- [STATED PROBLEM] Please write out the material that follows, exactly as it stands.

- [DATA EXCERPT]
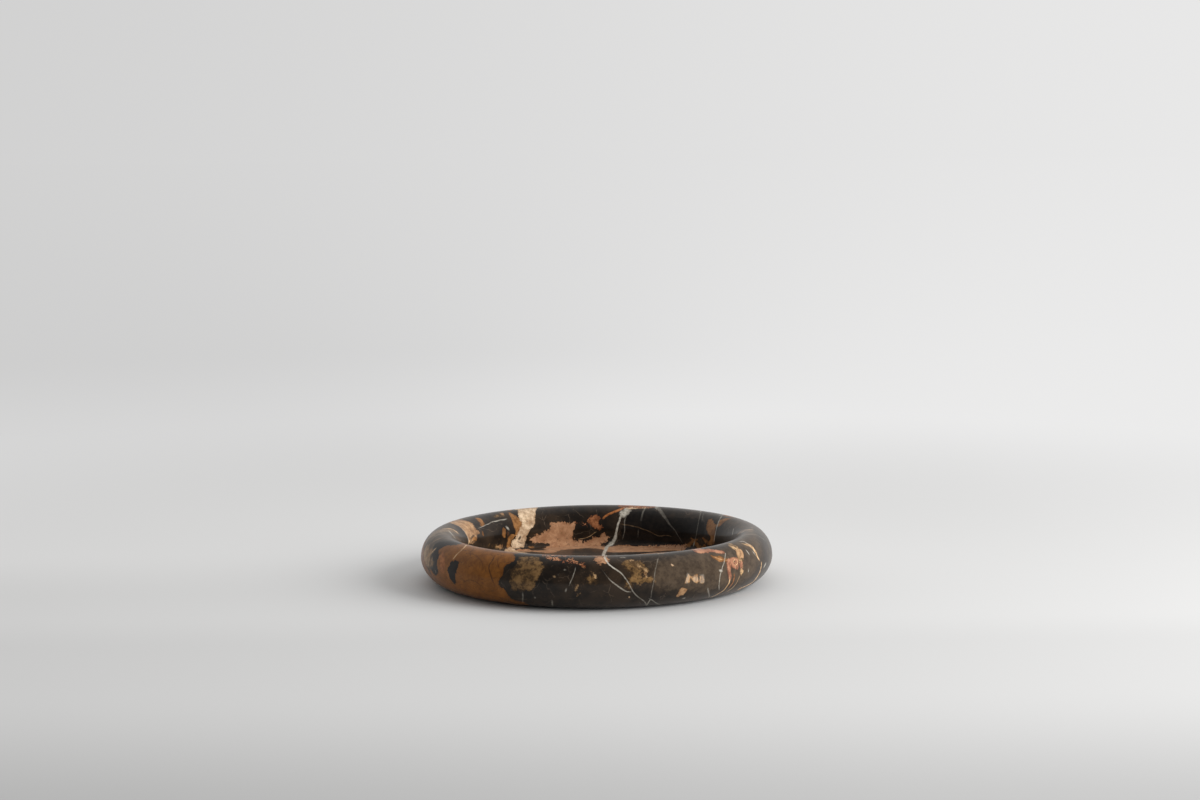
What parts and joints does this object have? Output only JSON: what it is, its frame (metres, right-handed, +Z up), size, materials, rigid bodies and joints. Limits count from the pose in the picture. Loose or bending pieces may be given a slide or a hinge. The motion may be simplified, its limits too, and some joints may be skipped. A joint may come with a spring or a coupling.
{
  "type": "stone tray",
  "caption": "Round dish-shaped tray turned from one dark veined marble slab, with a fat rounded rim, on thin anti-slip pads.",
  "frame": {"origin": "on the surface that the tray stands on, under its centre", "axes": "+Z up along the tray's axis; -Y faces the viewer of the picture, and +X is to that viewer's right"},
  "size_m": [0.2, 0.2, 0.029],
  "materials": {
    "marble": "honed dark brown-black marble with gold, tan and white veins",
    "pad": "matt anti-slip rubber"
  },
  "bodies": {
    "root": {"stone_body": "marble", "foot_pad_1": "pad", "foot_pad_2": "pad", "foot_pad_3": "pad", "foot_pad_4": "pad"}
  },
  "joints": []
}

- [OUTPUT OF THE TASK]
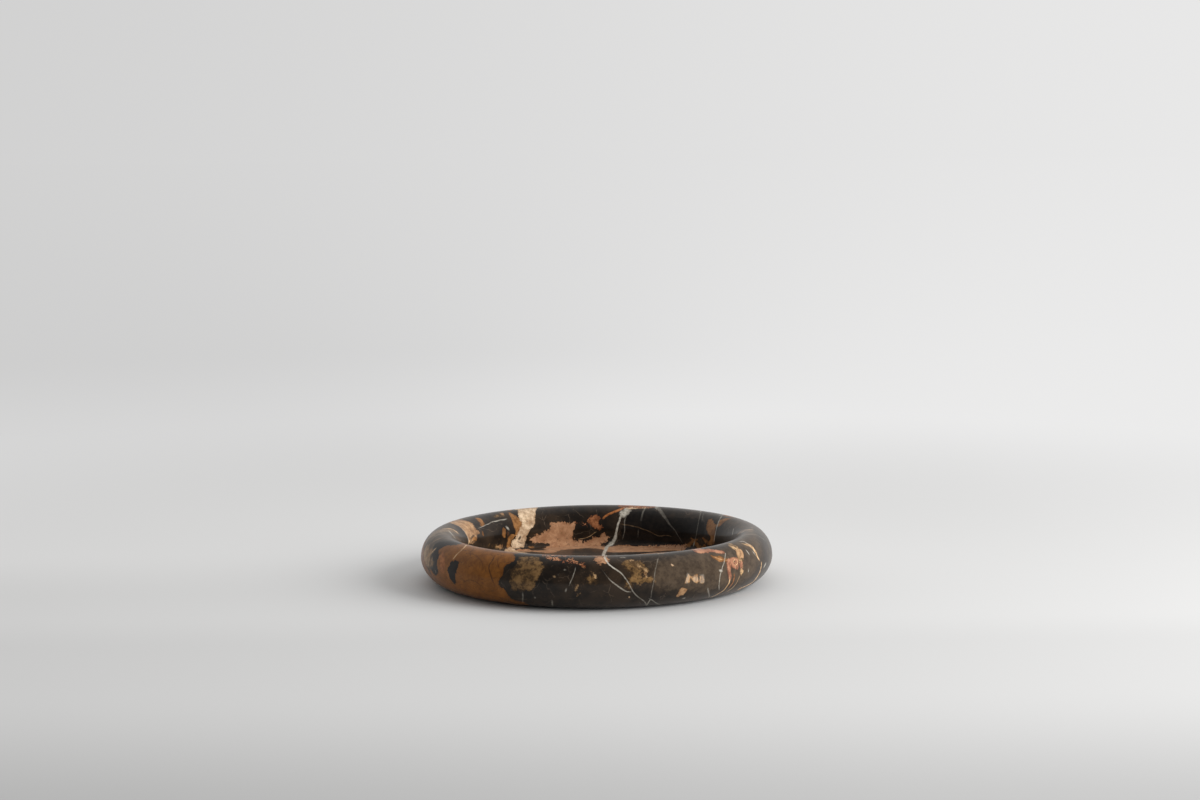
What parts and joints does this object have? Output only JSON: what it is, its frame (metres, right-handed, +Z up), size, materials, rigid bodies and joints. Limits count from the pose in the picture. Loose or bending pieces may be given a slide or a hinge. The motion may be simplified, its limits too, and some joints may be skipped. A joint may come with a spring or a coupling.
{
  "type": "stone tray",
  "caption": "Round dish-shaped tray turned from one dark veined marble slab, with a fat rounded rim, on thin anti-slip pads.",
  "frame": {"origin": "on the surface that the tray stands on, under its centre", "axes": "+Z up along the tray's axis; -Y faces the viewer of the picture, and +X is to that viewer's right"},
  "size_m": [0.2, 0.2, 0.029],
  "materials": {
    "marble": "honed dark brown-black marble with gold, tan and white veins",
    "pad": "matt anti-slip rubber"
  },
  "bodies": {
    "root": {"stone_body": "marble", "foot_pad_1": "pad", "foot_pad_2": "pad", "foot_pad_3": "pad", "foot_pad_4": "pad"}
  },
  "joints": []
}